The origins and basis of Indian Cuisine lie within the ancient Indian civilization of India that was called Harappa and Mohenjodaro. The Dravidians or inhabitants of these civilization were urban and not agrarian. They had huge granaries to store grain, houses with a drainage system, pathways or roads and public baths.  They sowed the seeds of Ayurveda, or Life Sciences, which is the foundation of Indian cuisine. This system was derived after studying the physical needs, mental needs and needs of our psychology and spirituality.
 
 
The people of Mohenjodaro and Harrapa were pushed to the South part of India be the invasion of the Aryans who came from Europe or Asia Minor.  It is not very clear where the Aryans originated from but Aryans are to be found in Europe, Persia and India.

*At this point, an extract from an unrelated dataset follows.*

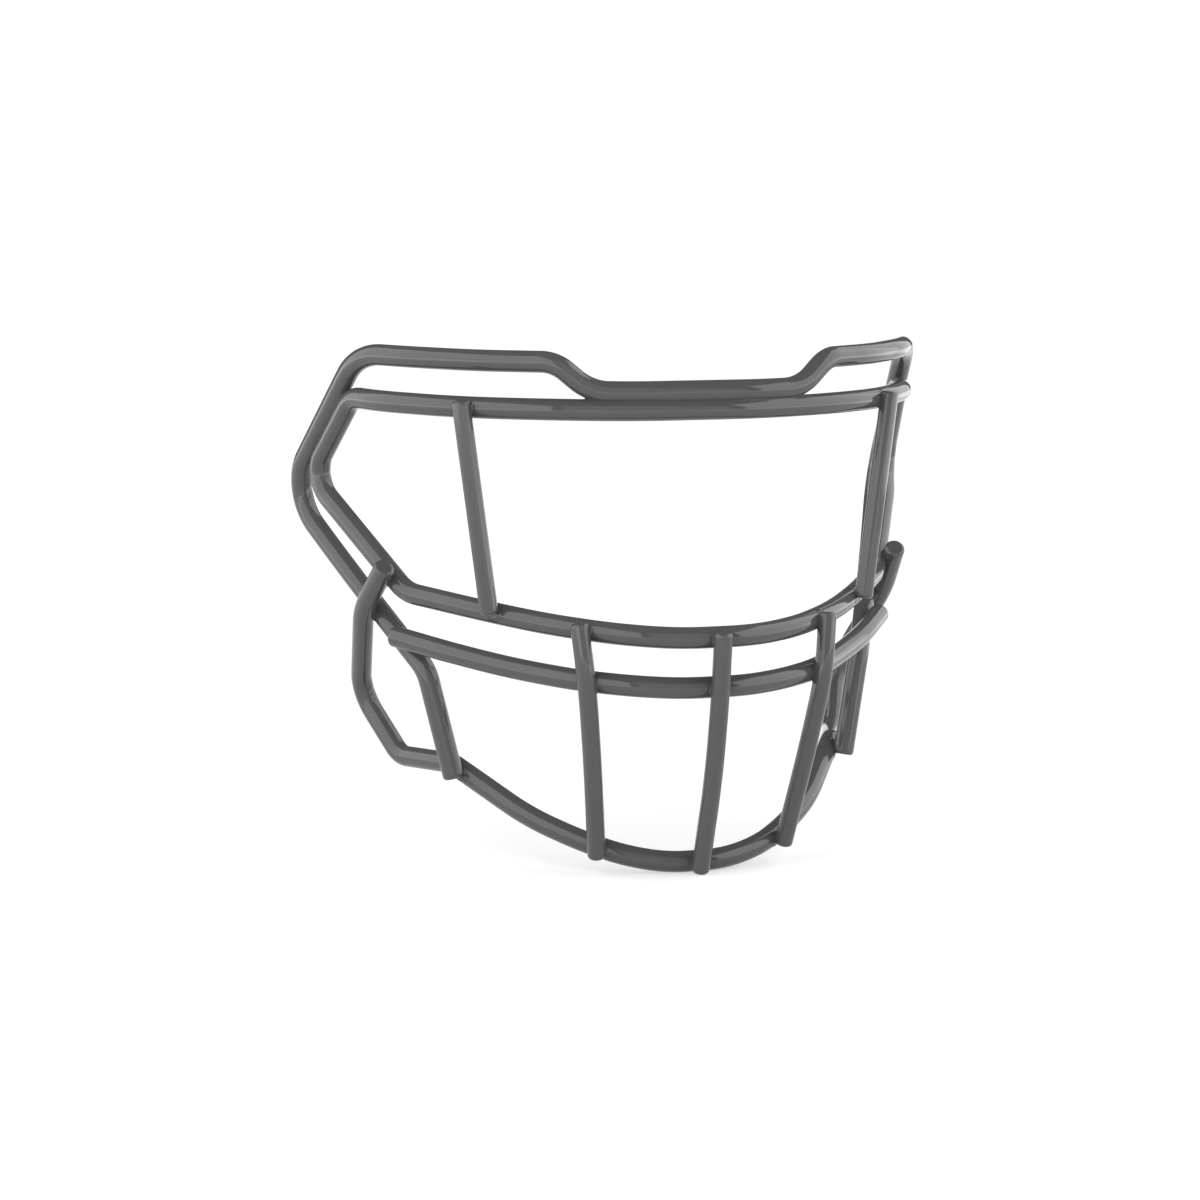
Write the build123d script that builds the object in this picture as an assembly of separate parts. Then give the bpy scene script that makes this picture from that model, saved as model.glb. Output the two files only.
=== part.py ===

The ideas of Ayurveda were developed further by the Aryans. Many of the texts on this subject were written in the Aryan period.

Indian Culinary Influences by Indian Conquests:
1. The Aryans - During the Aryan period, the cuisine of the Great Hindu Empires concentrated on the fine aspects of food and understanding its essence and how it contributed to the development of mind, body and spirit.  After this period the cuisine was influenced by the following conquests from other cultures.
2. Mongolians brought to India their hot pot cooking
3. Persians - the most notable later culinary influence in India was the influence of Persian rulers who established the Mughal Rule in India.  They introduced their penchant for elegant dining and rich food with dry fruit and nuts (click here for more about Mughal cuisine)
4. Greeks (Alexander the Great)
5. Chinese (from trading, and cultural and educational exchanges with them) - the Chinese introduced stir frys to Indian along with adding the sweet taste to food.  Their influence is mostly felt in Gujarat, Beneras and Bengal.
6. Arabs (traders)
7. Portuguese (the Indian Vindaloo dish is a result of the Portuguese). The tomato, chilli, and potato, which are staple components of today's Indian cuisine, were brought to India by the Portugese.
8. British made the ketchup and tea popular in India.  Whle in India, the British descibed Indian food as chili spiked curries, rice and rotis that were a food for uncivilized pagans but ironically today Indian food forms a staple diet of British food.